Hamilton County Board of Education attorneys have agreed to negotiate a potential settlement with one of the two Ooltewah High School 2015 rape victims. At the same time, as a rescheduled December trial date approaches, they intend to keep fighting the victims' claims that the school system showed deliberate indifference to the culture of hazing and bullying that led to their injuries.
About 30 minutes before a scheduled hearing Tuesday in Chattanooga's U.S. District Court, school board attorneys filed a motion asking Judge Harry "Sandy" Mattice to give them permission to appeal his 62-page ruling from earlier this month that essentially allowed the victims to bring two of their arguments to trial. Mattice said he planned to use Tuesday's hearing, among other things, to discuss possible settlement talks.
In their motion, board attorneys renewed an argument they've regularly made since 2016, when victims "Roe" and "Doe" filed lawsuits against the board in connection with the Gatlinburg, Tennessee, trip that left one student in need of emergency surgery: Did the board have "actual knowledge" of the alleged hazing and bullying that happened before the December 2015 team tournament?
If a higher court, specifically the 6th Circuit Court of Appeals, agrees to overturn Mattice's decision, that could help end the case for the school board.
Neither the judge nor the victims' attorneys had a chance to read the motion before Tuesday's hearing, which largely dealt with whether it made sense to appeal Mattice's ruling before the case went to trial or was settled.
Douglas Fierberg, an acclaimed Washington, D.C.-based attorney whose firm represents victims of school-related abuse, including "Doe" in this case, said any appeal should happen after a possible trial.
Ultimately, Mattice said he wants Fierberg and other victims' attorneys to respond before he rules on the board's request. He set a new trial date for Dec. 11 and dismissed all outstanding motions. The trial was previously scheduled to begin Monday, but Mattice canceled that date in July.
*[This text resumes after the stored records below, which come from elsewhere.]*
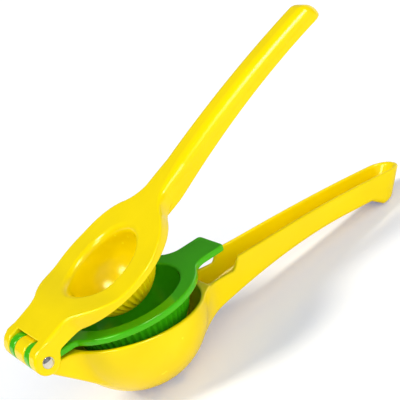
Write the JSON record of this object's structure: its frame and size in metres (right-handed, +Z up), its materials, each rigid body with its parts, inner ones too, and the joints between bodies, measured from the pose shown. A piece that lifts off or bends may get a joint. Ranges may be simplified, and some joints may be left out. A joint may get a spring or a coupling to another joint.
{
  "type": "hinged lemon squeezer",
  "caption": "Hand squeezer: a pressing dome closes into a cup nested in a bowl. Three castings swing on one hinge pin, with an arched upper and a channelled lower handle.",
  "frame": {"origin": "the small flat foot of the bowl, right under the bowl's middle", "axes": "+Z up, +X from the hinge towards the handles, +Y along the hinge pin; the squeezer stands on the bowl's foot and on the tail of its lower handle"},
  "size_m": [0.2267, 0.076, 0.1182],
  "materials": {
    "yellow_enamel": "gloss",
    "green_enamel": "gloss",
    "pin_steel": "polished"
  },
  "bodies": {
    "lower": {"lower_handle": "yellow_enamel"},
    "insert": {"lime_insert": "green_enamel"},
    "press": {"press_handle": "yellow_enamel", "hinge_pin": "pin_steel"}
  },
  "joints": [
    {"name": "insert_hinge", "type": "hinge", "parent": "lower", "child": "insert", "pos_m": [-0.05023, 0, 0.05217], "axis": [0, -1, 0], "range_deg": [-6.2, 83.8]},
    {"name": "press_hinge", "type": "hinge", "parent": "insert", "child": "press", "pos_m": [-0.05023, 0, 0.05217], "axis": [0, -1, 0], "range_deg": [-17.7, 80.5]}
  ]
}
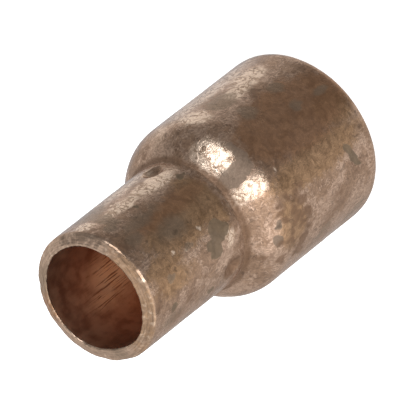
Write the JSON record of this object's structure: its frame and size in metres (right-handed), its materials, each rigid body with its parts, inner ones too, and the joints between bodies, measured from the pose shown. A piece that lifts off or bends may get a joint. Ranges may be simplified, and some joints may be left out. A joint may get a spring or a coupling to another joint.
{
  "type": "concentric reducer",
  "caption": "Seamless copper tube reducer: a small solder cup with punched tube stops, a sloped round shoulder, and a larger spigot with a rounded nose.",
  "frame": {"origin": "centre of the spigot's end face, on the tube axis", "axes": "+Z along the tube axis, from the spigot end towards the mouth of the solder cup; the part stands on its spigot end"},
  "size_m": [0.016, 0.016, 0.0297],
  "materials": {
    "weathered_copper": "tumbled copper, semi-matt, with brown and grey oxide patches and a darker drawn bore"
  },
  "bodies": {
    "root": {"reducer_body": "weathered_copper"}
  },
  "joints": []
}
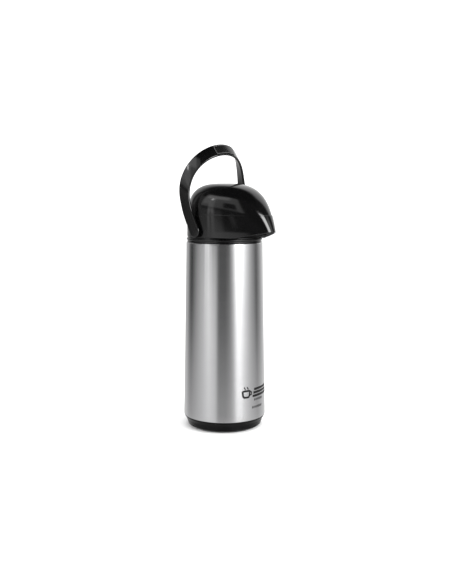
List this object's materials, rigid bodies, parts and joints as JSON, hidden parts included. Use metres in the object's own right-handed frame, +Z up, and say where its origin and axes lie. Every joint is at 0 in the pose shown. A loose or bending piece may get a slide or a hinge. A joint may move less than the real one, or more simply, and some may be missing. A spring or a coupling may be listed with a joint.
{
  "type": "thermal coffee airpot",
  "caption": "Tall press-pump vacuum flask: steel sleeve, black base, domed head with a beaked spout that pumps when pressed, and a bent hoop carry handle.",
  "frame": {"origin": "middle of the flat underside of the base, on the flask's axis", "axes": "+Z up along the flask's axis; the beak points along -Y; the handle turns about the X axis"},
  "size_m": [0.1126, 0.1412, 0.375],
  "materials": {
    "black_gloss": "gloss",
    "black_satin": "satin",
    "sleeve_steel": "brushed",
    "fixings": "satin",
    "rubber": "matte",
    "natural_plastic": "satin",
    "silvered_glass": "gloss"
  },
  "bodies": {
    "flask": {"base_cap": "black_satin", "foot_pad": "rubber", "flask_support": "rubber", "glass_outer": "silvered_glass", "glass_inner": "silvered_glass", "steel_sleeve": "sleeve_steel", "neck_collar": "black_gloss", "neck_cushion": "rubber", "neck_gasket": "rubber"},
    "head": {"pump_base": "black_satin", "stopper_ring": "rubber", "dip_tube": "natural_plastic", "valve_seat": "natural_plastic", "spout_tube": "black_satin", "beak_tray": "black_satin", "head_shell": "black_gloss", "head_screws": "fixings", "bellows": "rubber", "bellows_ring": "black_satin", "return_spring": "fixings", "air_flap": "rubber", "pivot_pins": "fixings"},
    "ball": {"valve_ball": "fixings"},
    "cover": {"press_plate": "black_satin", "inlet_flap": "rubber", "cover_screws": "fixings", "press_cover": "black_gloss"},
    "handle": {"handle": "black_gloss", "handle_grip": "rubber"}
  },
  "joints": [
    {"name": "head_lift", "type": "slide", "parent": "flask", "child": "head", "axis": [0, 0, 1], "range_m": [0, 0.22]},
    {"name": "pump_press", "type": "slide", "parent": "head", "child": "cover", "axis": [0, 0, -1], "range_m": [0, 0.0125], "stiffness_N_per_m": 600, "springref_m": -0.01, "deforming": ["bellows", "return_spring"]},
    {"name": "ball_lift", "type": "slide", "parent": "head", "child": "ball", "axis": [0, 0, 1], "range_m": [0, 0.00125]},
    {"name": "handle_swing", "type": "hinge", "parent": "head", "child": "handle", "pos_m": [0, 0, 0.2631], "axis": [1, 0, 0], "range_deg": [-138, 142]}
  ],
  "couplings": [
    {"joint": "ball_lift", "follows": "pump_press", "ratio": 0.1}
  ]
}
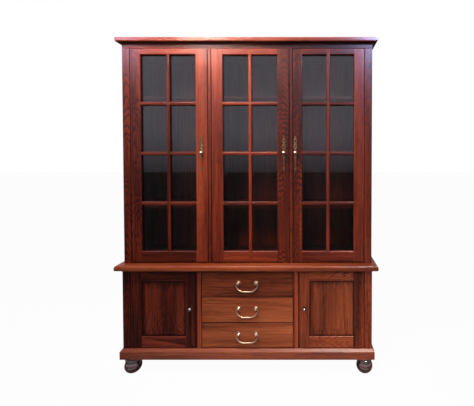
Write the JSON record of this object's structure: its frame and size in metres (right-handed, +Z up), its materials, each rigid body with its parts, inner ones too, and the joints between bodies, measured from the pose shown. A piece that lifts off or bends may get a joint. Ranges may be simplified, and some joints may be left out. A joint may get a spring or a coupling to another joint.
{
  "type": "bookcase",
  "caption": "Tall bookcase with framed glass doors over a moulded waist, panelled cupboards and drawers with bail pulls below, on a plinth with bun feet.",
  "frame": {"origin": "centre of the bounding box's bottom face, on the floor", "axes": "+Z up, -Y out through the doors, +X to the right as seen from the front"},
  "size_m": [1.578, 0.4, 2.0395],
  "materials": {
    "wood_case": "reddish brown lacquer, glossy",
    "wood_frame": "reddish brown lacquer, glossy, darker",
    "wood_panel": "reddish brown lacquer, glossy",
    "wood_inside": "dark stain, satin",
    "wood_feet": "near black lacquer, glossy",
    "brass": "aged, satin",
    "glass": "clear, polished"
  },
  "bodies": {
    "case": {"foot_front_left": "wood_feet", "foot_front_right": "wood_feet", "foot_back_left": "wood_feet", "foot_back_right": "wood_feet", "plinth": "wood_case", "base_bottom": "wood_inside", "base_back": "wood_inside", "waist_top": "wood_case", "upper_bottom": "wood_inside", "upper_back": "wood_inside", "upper_top": "wood_frame", "cornice": "wood_case", "base_side_left": "wood_frame", "base_partition_left": "wood_frame", "upper_side_left": "wood_case", "upper_partition_left": "wood_case", "base_side_right": "wood_frame", "base_partition_right": "wood_frame", "upper_side_right": "wood_case", "upper_partition_right": "wood_case", "shelf_left_lower": "wood_inside", "shelf_left_centre": "wood_inside", "shelf_left_upper": "wood_inside", "shelf_middle_lower": "wood_inside", "shelf_middle_centre": "wood_inside", "shelf_middle_upper": "wood_inside", "shelf_right_lower": "wood_inside", "shelf_right_centre": "wood_inside", "shelf_right_upper": "wood_inside"},
    "glass_door_left": {"glass_door_frame_left": "wood_case", "glass_pane_left": "glass", "door_handle_left": "brass"},
    "glass_door_middle": {"glass_door_frame_middle": "wood_case", "glass_pane_middle": "glass", "door_handle_middle": "brass"},
    "glass_door_right": {"glass_door_frame_right": "wood_case", "glass_pane_right": "glass", "door_handle_right": "brass"},
    "cupboard_door_left": {"cupboard_frame_left": "wood_panel", "cupboard_panel_left": "wood_panel", "cupboard_knob_left": "brass"},
    "cupboard_door_right": {"cupboard_frame_right": "wood_panel", "cupboard_panel_right": "wood_panel", "cupboard_knob_right": "brass"},
    "drawer_lower": {"drawer_front_lower": "wood_panel", "drawer_box_lower": "wood_inside", "pull_post_lower_left": "brass", "pull_post_lower_right": "brass"},
    "bail_lower": {"pull_bail_lower": "brass"},
    "drawer_centre": {"drawer_front_centre": "wood_panel", "drawer_box_centre": "wood_inside", "pull_post_centre_left": "brass", "pull_post_centre_right": "brass"},
    "bail_centre": {"pull_bail_centre": "brass"},
    "drawer_upper": {"drawer_front_upper": "wood_panel", "drawer_box_upper": "wood_inside", "pull_post_upper_left": "brass", "pull_post_upper_right": "brass"},
    "bail_upper": {"pull_bail_upper": "brass"}
  },
  "joints": [
    {"name": "glass_door_left_hinge", "type": "hinge", "parent": "case", "child": "glass_door_left", "pos_m": [-0.6985, -0.139, 1.3325], "axis": [0, 0, -1], "range_deg": [0, 110]},
    {"name": "glass_door_middle_hinge", "type": "hinge", "parent": "case", "child": "glass_door_middle", "pos_m": [-0.207, -0.139, 1.3325], "axis": [0, 0, -1], "range_deg": [0, 110]},
    {"name": "glass_door_right_hinge", "type": "hinge", "parent": "case", "child": "glass_door_right", "pos_m": [0.6985, -0.139, 1.3325], "axis": [0, 0, 1], "range_deg": [0, 110]},
    {"name": "cupboard_door_left_hinge", "type": "hinge", "parent": "case", "child": "cupboard_door_left", "pos_m": [-0.6985, -0.161, 0.398], "axis": [0, 0, -1], "range_deg": [0, 110]},
    {"name": "cupboard_door_right_hinge", "type": "hinge", "parent": "case", "child": "cupboard_door_right", "pos_m": [0.6985, -0.161, 0.398], "axis": [0, 0, 1], "range_deg": [0, 110]},
    {"name": "drawer_lower_slide", "type": "slide", "parent": "case", "child": "drawer_lower", "axis": [0, -1, 0], "range_m": [0, 0.25]},
    {"name": "bail_lower_hinge", "type": "hinge", "parent": "drawer_lower", "child": "bail_lower", "pos_m": [0, -0.184, 0.25267], "axis": [-1, 0, 0], "range_deg": [0, 90]},
    {"name": "drawer_centre_slide", "type": "slide", "parent": "case", "child": "drawer_centre", "axis": [0, -1, 0], "range_m": [0, 0.25]},
    {"name": "bail_centre_hinge", "type": "hinge", "parent": "drawer_centre", "child": "bail_centre", "pos_m": [0, -0.184, 0.408], "axis": [-1, 0, 0], "range_deg": [0, 90]},
    {"name": "drawer_upper_slide", "type": "slide", "parent": "case", "child": "drawer_upper", "axis": [0, -1, 0], "range_m": [0, 0.25]},
    {"name": "bail_upper_hinge", "type": "hinge", "parent": "drawer_upper", "child": "bail_upper", "pos_m": [0, -0.184, 0.56333], "axis": [-1, 0, 0], "range_deg": [0, 90]}
  ]
}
At this rate, the case may not make it to trial.
Board attorney Chuck Purcell said Tuesday he agreed to mediate a possible settlement for "Doe," the rape victim who was hospitalized for six days due to injuries to his rectum and bladder from a pool cue. Purcell said he would not agree, however, to negotiate with Roe, who was prodded with a pool cue but managed to escape being penetrated. Purcell has previously said "Roe" has "no real damages," partly because he didn't have physical injuries.
"Roe" and "Doe" are two of the four students who said older classmates attacked them with pool cues during a December 2015 trip to Gatlinburg, Tennessee, for a basketball tournament.
In a civil case, attorneys often ask a judge to rule in their favor based on the facts and evidence to date. Those requests are called a "motion for summary judgment," and both sides filed them earlier this year. At the root of many of these legal arguments was the question of whether the school district showed "deliberate indifference" to the students before and after the attack, as attorneys for Roe and Doe alleged.
For proof, their attorneys pointed to student surveys that showed widespread bullying at Ooltewah, an independent investigator's report that concluded Ooltewah had a culture of hazing and deficient district policies, and emails in which then-school principal Jim Jarvis claimed there was only one victim even though four students said they were attacked in some fashion with a pool cue.
In their counter, board attorneys said victims didn't tell administrators about any hazing or bullying before the attack. After the rape, the district disciplined the attacking students, allowed the victims to transfer to other schools and hired an investigator to look into the situation and evaluate the district's policies.
Showing "deliberate indifference" is one of the cornerstones of Title IX, the federal law that says no student shall be discriminated against on the basis of sex or gender. Victims' attorneys say the board violated Title IX in this case. In his 62-page ruling, Mattice said any "moral blunder" by the district or its employees didn't amount to deliberate indifference post-attack.
But Mattice did leave the door open for Roe and Doe to argue that the board showed indifference pre-attack. He also said victims' attorneys can discuss a civil rights claim that a "failure to train" district employees resulted in their injuries.